Hmmm, upon returning to Hezekiah, the three messengers tore their clothes in despair. That is a sign of dwindling faith. Not good. But what will Hezekiah do? As we talked about in the last chapter, Judah – and God’s kingdom on Earth, for that matter – is down to the nubbins. Like, there are just a handful of people left in the world who are devoted to the Creator who made them, and most of them are hunkered down in Jerusalem, which is now under siege by Assyria, which already has taken over the capital of Israel and scattered its people to (modern-day) Turkey and beyond. Zoinkies, Scoob! 😱 Hezekiah is their hope, though, for he is steadfast it seems in his trust in the Lord. Funny, isn’t it? Because think about who Hezekiah is. He is the son of Ahaz, the absolute worst king in Judah’s history. Ahaz was mean and nasty. He sacrificed one of his boys in the fire, so Hezekiah is fortunate to even be alive. Yet, Hezekiah, being raised in the shadow of a ruthless and faithless father, tries to turn Judah, or at least what is left of Judah, back towards God. He’s got himself and only a faithful few followers to get the job done. But those faithful few followers have something the rest of the world doesn’t have – God. I have a feeling some lessons are coming, and we can see clearly now that God has once again whittled his people down to a tiny group so that He can show His glory to many through just a few. It’s a repeated theme that we have seen before and we will indeed see again. Take note of this theme, and write it on your heart.
Speaking of taking notes, I underlined a couple things from verses in this chapter. One of them was from verse 25 when the Assyrian king asked, “Do you think we have invaded your land without the Lord’s direction? The Lord himself told us, ‘Attack this land and destroy it!’” If you’ve been reading along with us, you might remember that a while back we talked about how when God is whispering direction in our ears, He may be whispering other directions in someone else’s. Here’s a good example of that. We’ve also talked about how the people from the regions around Judah and Israel knew God – they knew about Him; they’d seen His miracles; they’d heard stories of His power, so they believed in God, but they also put their faith in other gods and things and refused to turn solely to the One True God. This passage also is a good example of this. We can never assume that God is working with us alone just because we feel like we love Him most. God’s always recruiting … because let’s face it, we’re not that great at it.

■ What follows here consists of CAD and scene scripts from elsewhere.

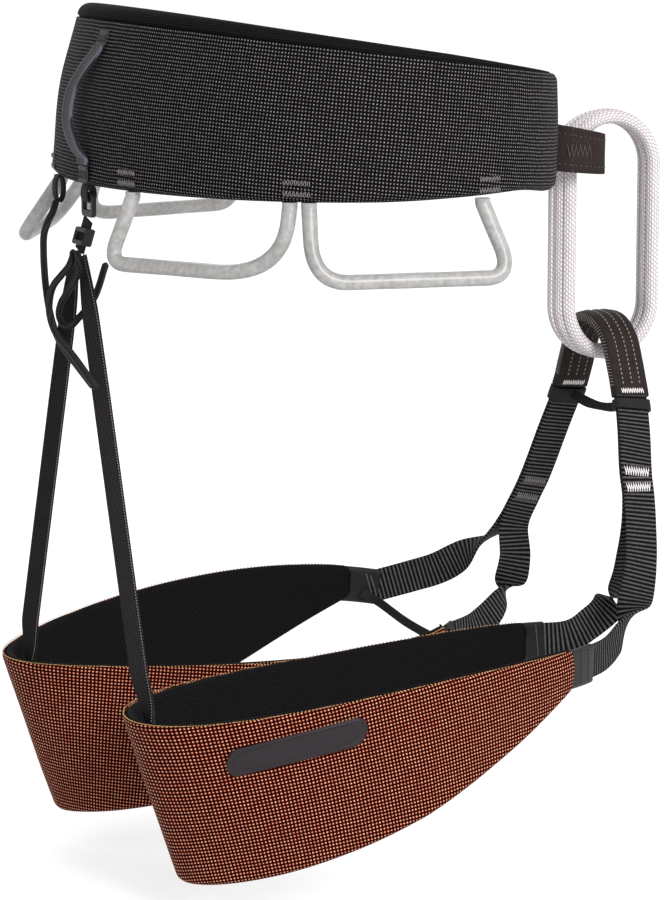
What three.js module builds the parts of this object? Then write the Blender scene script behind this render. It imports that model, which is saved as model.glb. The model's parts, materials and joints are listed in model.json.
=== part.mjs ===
// Climbing harness with a padded waist belt, two padded leg loops, a belay loop,
// four moulded gear loops and a rear suspension.
// Millimetres. +X is the wearer's front, +Y the wearer's left, +Z is up.
// The origin is the centre of the waist opening.
import * as THREE from 'three';

// ---------- driving dimensions ----------
const GAP = 0.3; // between pieces that touch

// waist belt, size M: the outside follows a half ellipse in front and a deeper one behind
const WAIST_FRONT = 100;
const WAIST_BACK = 110;
const WAIST_SIDE = 138;
const BELT_BOTTOM = -31;
const BELT_TOP_MEAN = 27.5;
const BELT_TOP_RISE = 13; // the top edge is this much higher at the back than at the hips
const BELT_WAISTLINE = -5; // a row of points common to the belt's layers
const BELT_FLARE = 6.8; // how far the lower back edge stands out over the hips
const FLARE_REACH = 33; // at this distance below the middle
const BELT_RIGHT_END = -14; // degrees round from the front
const BELT_LEFT_END = 27;
const TOP_CORNER = 20;
const BOTTOM_CORNER = 10;
const SHELL = 1.2; // fabric thickness
const LINING = 1.2;
const BELT_FOAM = 3;
const WEBBING = 2.2;
const BELT_WEBBING_HEIGHT = 22;
const WEBBING_MID = -22; // height of the middle of the waist webbing in front
const LINING_PROUD = 3.3;

// waist tie-in ring, seen from above: a flat-sided loop round the belay loop
const RING_REAR_X = 113;
const RING_FRONT_X = 143.5;
const RING_HALF_WIDTH = 20;
const RING_WEB = 3;
const RING_TOP = -11;
const RING_BOTTOM = -33;
const RING_DROP = 6.3; // the front of the ring hangs lower than the rear
const RING_NARROWING = 3.3; // and is narrower
const COVER_WALL = 0.9;

// belay loop
const BELAY_CENTRE = new THREE.Vector3(152.3, 0, -66.2);
const BELAY_WIDTH = 15;
const BELAY_THICK = 7;
const BELAY_RADIUS = 23.3; // of its middle line at each end
const BELAY_HALF_HEIGHT = 56;

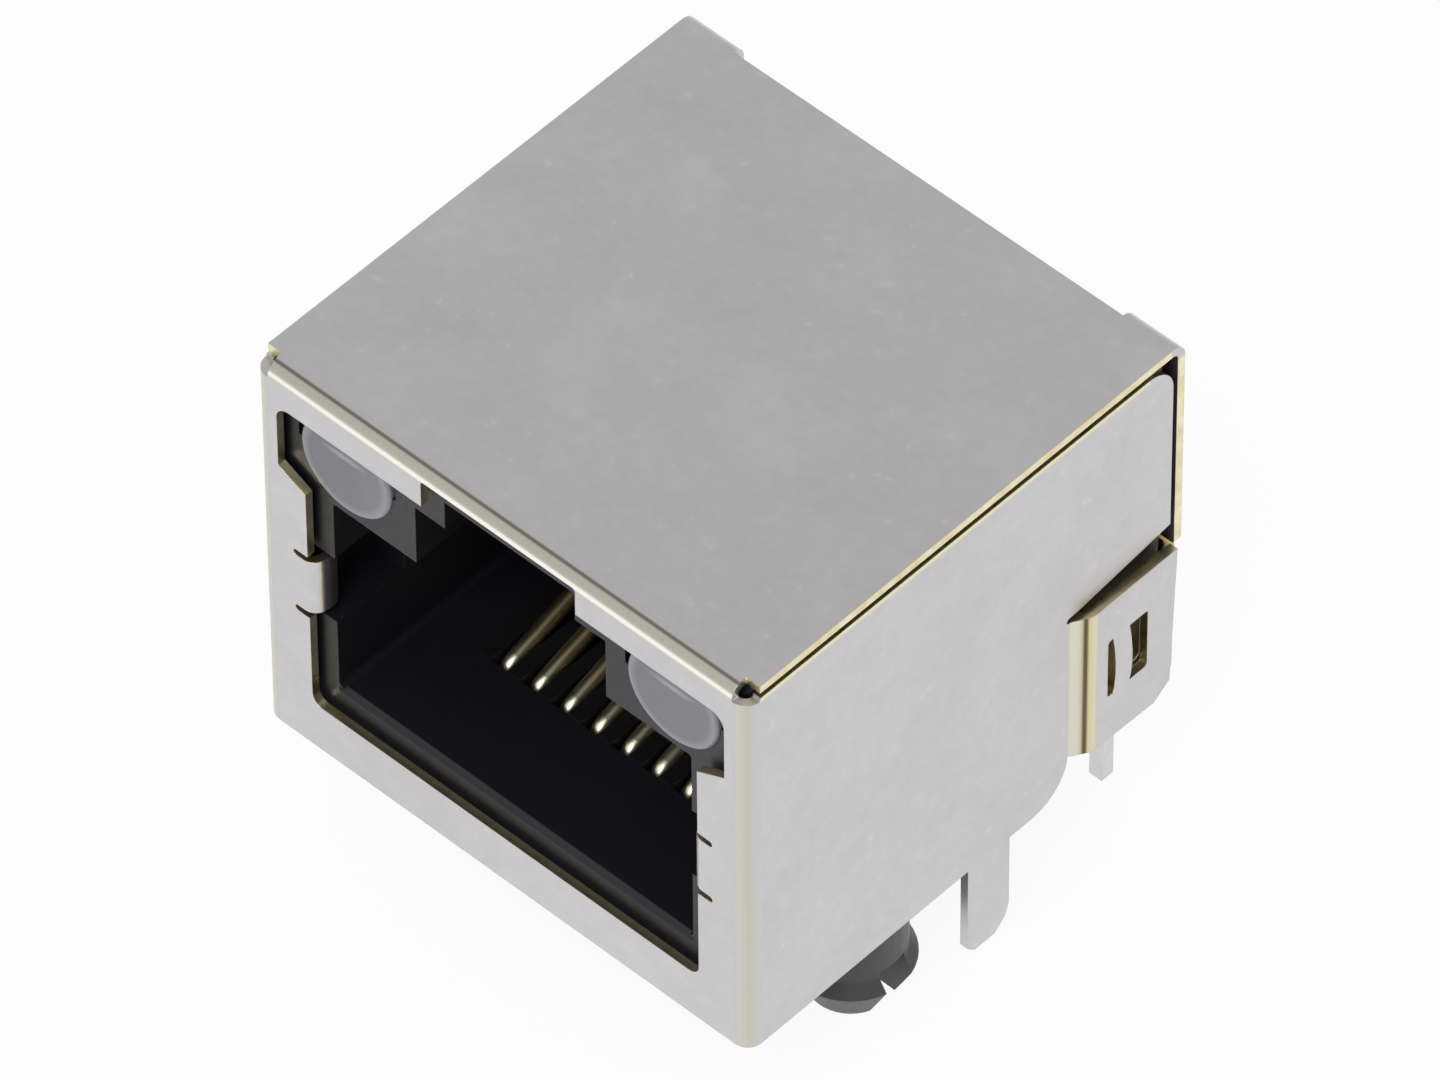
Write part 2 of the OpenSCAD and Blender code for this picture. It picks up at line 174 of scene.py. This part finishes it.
class Finish:
    """One material: its nodes, its surface shader, and short ways to read place and normal."""

    def __init__(self, name, **surface):
        self.material = bpy.data.materials.new(name)
        self.material.use_nodes = True
        self.tree = self.material.node_tree
        self.tree.nodes.clear()
        output = self.tree.nodes.new("ShaderNodeOutputMaterial")
        self.surface = self.node("ShaderNodeBsdfPrincipled", inputs=surface)
        self.tree.links.new(self.surface.outputs[0], output.inputs["Surface"])

    def feed(self, socket, item):
        if isinstance(item, Value):
            item = item.socket
        if isinstance(item, bpy.types.NodeSocket):
            self.tree.links.new(item, socket)
        elif isinstance(item, (tuple, list)) and len(item) == 3 and socket.type == "RGBA":
            socket.default_value = (*item, 1)
        else:
            socket.default_value = item

    def node(self, kind, inputs=None, ramp=None, **settings):
        made = self.tree.nodes.new(kind)
        for name, setting in settings.items():
            setattr(made, name, setting)
        if ramp:
            elements = made.color_ramp.elements
            while len(elements) < len(ramp):
                elements.new(0.5)
            for element, (place, colour) in zip(elements, ramp):
                element.position = place
                element.color = (*colour, 1)
        for name, item in (inputs or {}).items():
            self.feed(made.inputs[name], item)
        return made

    def place(self):
        return self.node("ShaderNodeTexCoord").outputs["Object"]

    def xyz(self, vector):
        parts = self.node("ShaderNodeSeparateXYZ", inputs={0: vector})
        return [Value(self, parts.outputs[k]) for k in range(3)]

    def normal(self):
        return self.xyz(self.node("ShaderNodeNewGeometry").outputs["True Normal"])

    def smooth_normal(self):
        return self.xyz(self.node("ShaderNodeNewGeometry").outputs["Normal"])

    def noise(self, scale, detail, roughness, vector=None):
        made = self.node("ShaderNodeTexNoise", inputs={"Vector": vector or self.place(), "Scale": scale,
                                                       "Detail": detail, "Roughness": roughness})
        return Value(self, made.outputs["Fac"])

    def ramp(self, value, *stops):
        return self.node("ShaderNodeValToRGB", inputs={0: value}, ramp=stops).outputs["Color"]

    def mix(self, mask, first, second):
        """The first colour where the mask is 0 and the second where it is 1."""
        made = self.node("ShaderNodeMix", data_type="RGBA")
        self.feed(made.inputs[0], mask)
        self.feed(made.inputs[6], first)
        self.feed(made.inputs[7], second)
        return made.outputs[2]

    def stretch(self, scale):
        made = self.node("ShaderNodeMapping", inputs={"Vector": self.place(), "Scale": scale})
        return made.outputs[0]

    def bump(self, height, strength, distance):
        """A fine relief on faces whose edges catch light as if they were rounded."""
        rounded = self.node("ShaderNodeBevel", samples=4, inputs={"Radius": ROUNDED_EDGE})
        made = self.node("ShaderNodeBump", inputs={"Height": height, "Strength": strength,
                                                   "Distance": distance, "Normal": rounded.outputs[0]})
        self.feed(self.surface.inputs["Normal"], made.outputs[0])

    def set(self, **links):
        for name, item in links.items():
            self.feed(self.surface.inputs[name.replace("_", " ")], item)


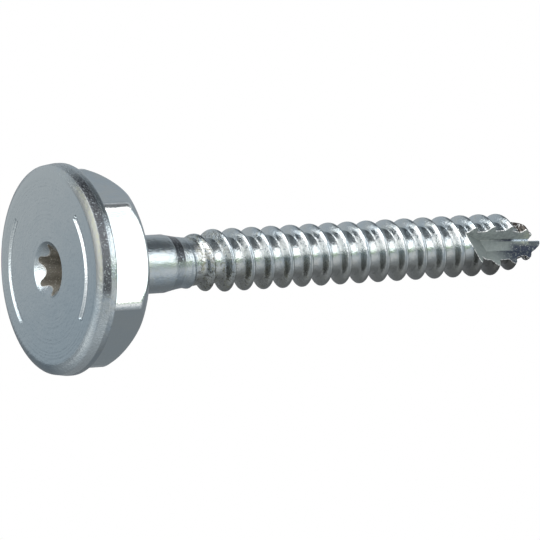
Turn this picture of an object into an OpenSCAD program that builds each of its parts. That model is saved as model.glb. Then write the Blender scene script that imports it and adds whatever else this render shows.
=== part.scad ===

The other thing I underlined is the part in verse 4, where it says Moses’ bronze serpent was called Nehushtan. Remember that serpent? It was supposed to heal people from the snake bites, which were the result of a curse God sent down on Israel way back when … because the Israelites were doing much the same then as they still are now. Anyway, you can look up the history of the bronze serpent if you want. My point was just the name of it. It had a name! My husband and I have been watching episodes of the game show Jeopardy on Netflix, and all I could think when I read this verse, was, “Wouldn’t this be a fantastic Jeopardy question!” Ha. I probably should get a life at some point.
Writing prompt: free day
Since I’m a bit overwhelmed by topics right now, I’ll leave it up to you. Write about how privileged we are to be remnants. Write about Hezekiah and nature verses nurture. Write about Nehushtan. Write about your favorite pen. Just write!